Good luck to those reading this too! I hope it will be a good week for us all.
Sunday, October 04, 2009
Yesterday I started off right, eating a healthy breakfast of oatmeal and banana. The whole cardio catherization issue coming up on Wednesday has kept me from doing any cardio (Dr.'s orders), and I was bored. I did a little shopping, buying a halloween costume and some things for the school I work at. When I got home, DH suggested we go see a movie. We shared a bag of popcorn, and that's when I decided to let it be an off day. I have not taken a day off in ages. We went to Elephant Bar for a late lunch later and I order fried food (gasp!), and a shot of Bailey's to go with my coffee and even though no way could I eat all of it, I ate a lot of what I shouldn't have.

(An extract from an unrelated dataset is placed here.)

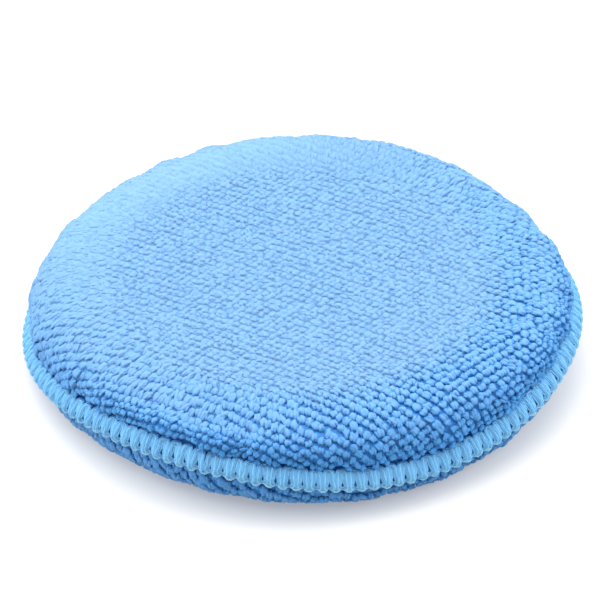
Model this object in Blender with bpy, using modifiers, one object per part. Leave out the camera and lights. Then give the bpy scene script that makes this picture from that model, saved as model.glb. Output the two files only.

Do I feel guilty?? NOPE! I have stuck to the program all this time and I think we all should take a day off now and then. What do you think???
My weigh-in this morning put me at down 1/2 a pound, but I know that what I ate yesterday would impact next week's weigh-in, not this one.
The cath is Wednesday...hopefully all will go well and life will get back to normal. And hey.. I have to fast for the test and usually you can't eat until much later in the day, so I am telling my brain that yesterday's calories can go toward Wednesday! LOLOL
Hope you all have a wonderful week!
Thursday, October 01, 2009
Yesterday I had the upper ensocopy done. Dr. says everything looks great. This means I am officially cancer-free for 9 years now! WOOHOO!
Next week is the cardiac catherization. Hopefully that will go well also and I can get back to normal.
These are my goals for October:
1)What do you want to accomplish in October for YOU?
I would like to lose 5 pounds.
2)What challenges do you foresee that you will have to overcome in order to achieve these goals?
Health concerns. Cardiac cath is next Wed. so will have to see what happens. I need the Dr. to say it's ok to exercise again.
Also, managing my time i.e. Being busy, so less time to exercise, cook, plan meals, etc.
3)What will you do to make success in these goals easier?
Continue to use the tracker and once I get permission, establish an exercise routine and set aside time for walking every day.
I will be 50 on the 23rd! I have chosen to celebrate that I am a half a century old rather than dread it!
Saturday, September 19, 2009
Two years ago, I had a cardiac stent put in. I quit smoking, gained about 30 pounds and then 9 weeks ago, I started on my journey to get healthy. I have lost 8.5 pounds. I HATED exercise, but discovered that I love to walk.. outdoors, especially at the park in the woods. As each day went by, I could walk longer and faster and started to actually look forward to it. In the past couple weeks.. a few times I have had chest pains and pain in my left arm, so I would slow down. Sometimes it goes away, sometimes it didn't. If it didn't go away, I simply went back to my car and home. If it did, I kept going.
Well, when I told my cardiologist yesterday, he immediately set up a catherization for October 21 (2 days before my 50th birthday) and said no walking/take it easy until after. I am upset because I finally started losing, I was into a routine and seeing results. I don't want to stop walking. I am so frustrated! My brain is saying, "Go ahead.. it only happens now & then. If you feel pain, just stop." Or maybe I could just do the weight training and that won't hurt anything.
:::sigh::: I am calling the Dr. on Monday I guess. Sooooo frustrated!